Parts and joints as JSON
────────────────

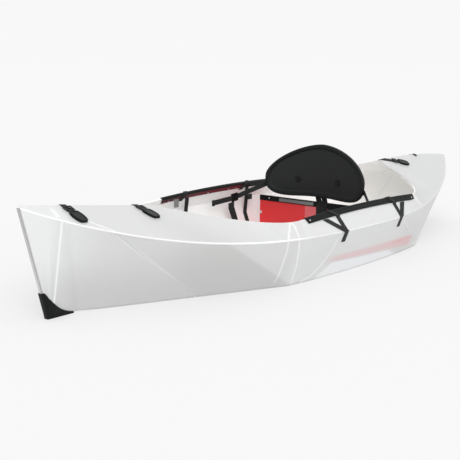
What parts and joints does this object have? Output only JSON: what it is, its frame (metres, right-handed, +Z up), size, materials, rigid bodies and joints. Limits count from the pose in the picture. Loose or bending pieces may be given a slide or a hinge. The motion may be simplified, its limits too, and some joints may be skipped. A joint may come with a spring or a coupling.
{
  "type": "folding kayak",
  "caption": "Sit-in kayak folded from one plastic sheet, with side rails, webbing loops, buckled deck straps, a bulkhead and an adjustable strapped backrest.",
  "frame": {"origin": "centre of the bounding box in plan, at the flat bottom's underside", "axes": "+Z up, -X to the bow, +X to the stern, +Y to starboard"},
  "size_m": [2.75, 0.8102, 0.44],
  "materials": {
    "hull_sheet": "translucent white twin-wall sheet, satin",
    "red_sheet": "red twin-wall sheet, satin",
    "floor_sheet": "textured board",
    "black_plastic": "satin moulded plastic",
    "grey_plastic": "satin moulded plastic",
    "webbing": "woven polyester",
    "foam": "moulded foam with a smooth skin"
  },
  "bodies": {
    "hull": {"bow_side_starboard": "hull_sheet", "bow_side_port": "hull_sheet", "bow_quarter_side_starboard": "hull_sheet", "bow_quarter_side_port": "hull_sheet", "mid_side_starboard": "hull_sheet", "mid_side_port": "hull_sheet", "stern_quarter_side_starboard": "hull_sheet", "stern_quarter_side_port": "hull_sheet", "stern_side_starboard": "hull_sheet", "stern_side_port": "hull_sheet", "bow_deck_starboard": "hull_sheet", "bow_deck_port": "hull_sheet", "gunwale_strip_starboard": "hull_sheet", "gunwale_strip_port": "hull_sheet", "stern_deck_starboard": "hull_sheet", "stern_deck_port": "hull_sheet", "hull_bottom": "hull_sheet", "rail_starboard": "black_plastic", "rail_port": "black_plastic", "bow_cap": "black_plastic", "stern_cap": "black_plastic", "rail_loop_front_starboard": "webbing", "rail_loop_front_port": "webbing", "rail_loop_rear_starboard": "webbing", "rail_loop_rear_port": "webbing", "inner_strap_front_starboard": "webbing", "inner_strap_front_port": "webbing", "inner_strap_rear_starboard": "webbing", "inner_strap_rear_port": "webbing", "arm_buckle_starboard": "black_plastic", "arm_buckle_port": "black_plastic", "arm_anchor_starboard": "webbing", "arm_anchor_port": "webbing", "floorboard": "floor_sheet", "seat_pad": "foam", "bulkhead": "red_sheet", "bulkhead_trim": "black_plastic", "support_strap_starboard": "webbing", "support_strap_port": "webbing", "bow_tip_strap": "webbing", "bow_tip_strap_socket": "black_plastic", "bow_deck_strap": "webbing", "bow_deck_strap_socket": "black_plastic", "stern_deck_strap": "webbing", "stern_deck_strap_socket": "black_plastic", "stern_tip_strap": "webbing", "stern_tip_strap_socket": "black_plastic"},
    "backrest": {"backrest_pad": "foam", "backrest_plate": "black_plastic", "backrest_button_starboard": "black_plastic", "backrest_button_port": "black_plastic"},
    "arm_port": {"arm_strap_port": "webbing"},
    "arm_starboard": {"arm_strap_starboard": "webbing"},
    "bow_tip_strap_buckle": {"bow_tip_strap_latch": "grey_plastic"},
    "bow_deck_strap_buckle": {"bow_deck_strap_latch": "grey_plastic"},
    "stern_deck_strap_buckle": {"stern_deck_strap_latch": "grey_plastic"},
    "stern_tip_strap_buckle": {"stern_tip_strap_latch": "grey_plastic"}
  },
  "joints": [
    {"name": "backrest_tilt", "type": "hinge", "parent": "hull", "child": "backrest", "pos_m": [0.1767, 0, 0.2135], "axis": [0, -1, 0], "range_deg": [0, 8]},
    {"name": "arm_slide_port", "type": "slide", "parent": "hull", "child": "arm_port", "axis": [-0.9905, 0, -0.1376], "range_m": [0, 0.0075]},
    {"name": "arm_slide_starboard", "type": "slide", "parent": "hull", "child": "arm_starboard", "axis": [-0.9905, 0, -0.1376], "range_m": [0, 0.0075]},
    {"name": "bow_tip_latch_slide", "type": "slide", "parent": "hull", "child": "bow_tip_strap_buckle", "axis": [0, 0.9147, 0.4042], "range_m": [0, 0.023]},
    {"name": "bow_deck_latch_slide", "type": "slide", "parent": "hull", "child": "bow_deck_strap_buckle", "axis": [0, 0.9496, 0.3134], "range_m": [0, 0.023]},
    {"name": "stern_deck_latch_slide", "type": "slide", "parent": "hull", "child": "stern_deck_strap_buckle", "axis": [-0.8829, 0.4223, 0.2052], "range_m": [0, 0.023]},
    {"name": "stern_tip_latch_slide", "type": "slide", "parent": "hull", "child": "stern_tip_strap_buckle", "axis": [0, -0.874, 0.4859], "range_m": [0, 0.023]}
  ],
  "couplings": [
    {"joint": "arm_slide_port", "follows": "backrest_tilt", "m_per_rad": 0.049},
    {"joint": "arm_slide_starboard", "follows": "backrest_tilt", "m_per_rad": 0.049}
  ]
}
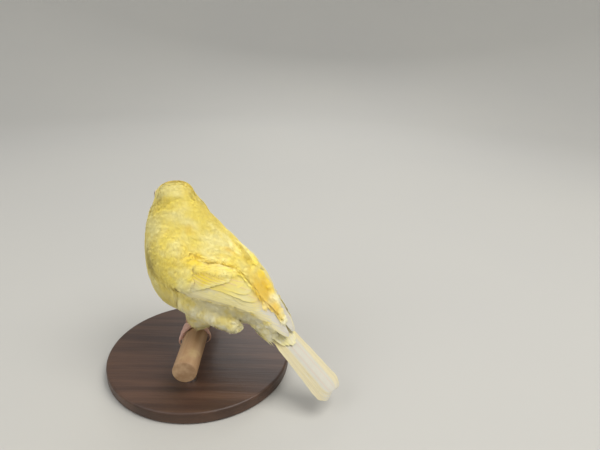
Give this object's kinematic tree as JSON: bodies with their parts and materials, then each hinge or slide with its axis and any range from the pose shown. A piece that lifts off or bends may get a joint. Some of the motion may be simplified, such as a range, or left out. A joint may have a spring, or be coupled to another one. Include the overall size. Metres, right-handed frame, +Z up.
{
  "type": "bird figure",
  "caption": "Life-size yellow canary gripping a short wooden perch, head turned to its right, held up by a plain round display stand.",
  "frame": {"origin": "centre of the stand base's underside", "axes": "+Z up; the perch runs along Y, and the bird's tail points towards +X and -Y"},
  "size_m": [0.1159, 0.092, 0.0963],
  "materials": {
    "plumage": "soft small body feathers, lemon yellow frosted with cream",
    "flight": "smooth wing and tail feathers, cream with yellow edges",
    "horn": "satin pale pinkish horn",
    "bare_skin": "scaly pinkish bare skin",
    "eye": "glossy near-black",
    "perch_wood": "worn bare tan dowel",
    "stand_wood": "dark stained, satin",
    "stand_steel": "brushed"
  },
  "bodies": {
    "root": {"torso": "plumage", "neck": "plumage", "head": "plumage", "bill_upper": "horn", "bill_lower": "horn", "tail": "flight", "eye_left": "eye", "wing_left": "flight", "thigh_left": "plumage", "shank_left": "bare_skin", "foot_left": "bare_skin", "claw_left_inner": "horn", "claw_left_middle": "horn", "claw_left_outer": "horn", "claw_left_hind": "horn", "eye_right": "eye", "wing_right": "flight", "thigh_right": "plumage", "shank_right": "bare_skin", "foot_right": "bare_skin", "claw_right_inner": "horn", "claw_right_middle": "horn", "claw_right_outer": "horn", "claw_right_hind": "horn", "stand_base": "stand_wood", "perch": "perch_wood", "stand_rod_front": "stand_steel", "stand_rod_back": "stand_steel"}
  },
  "joints": []
}
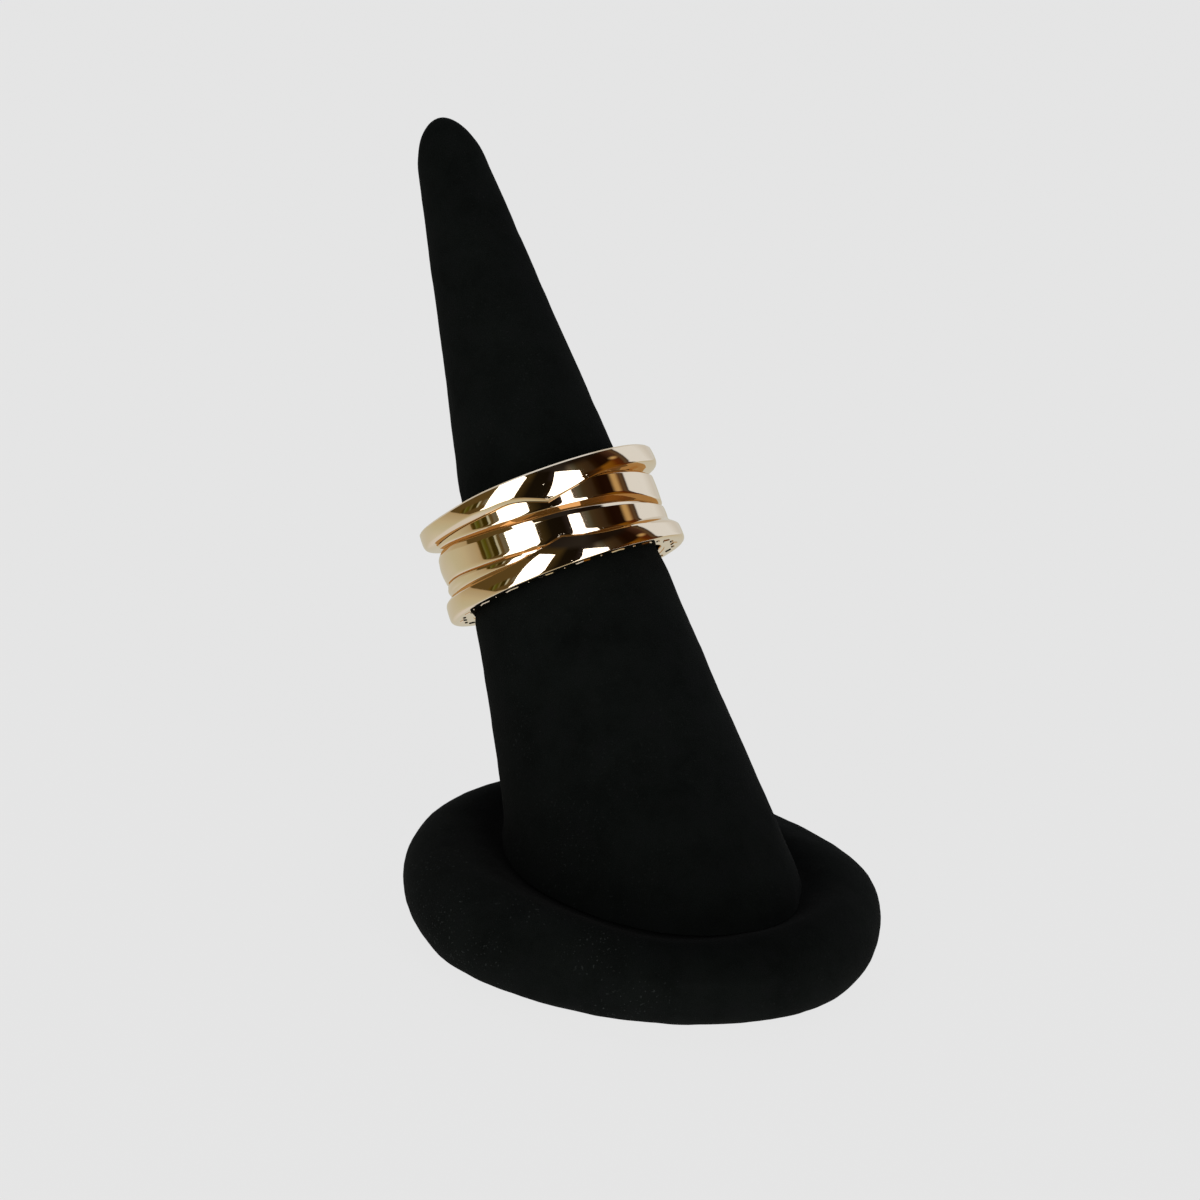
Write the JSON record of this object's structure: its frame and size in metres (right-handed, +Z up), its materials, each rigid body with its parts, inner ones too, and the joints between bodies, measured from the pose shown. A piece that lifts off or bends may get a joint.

────────────────

**GOAL:** Identify all lines where the word "body" shows up. Copy them.

**OUTPUT:**
    "plumage": "soft small body feathers, lemon yellow frosted with cream",
Write the JSON record of this object's structure: its frame and size in metres (right-handed, +Z up), its materials, each rigid body with its parts, inner ones too, and the joints between bodies, measured from the pose shown. A piece that lifts off or bends may get a joint.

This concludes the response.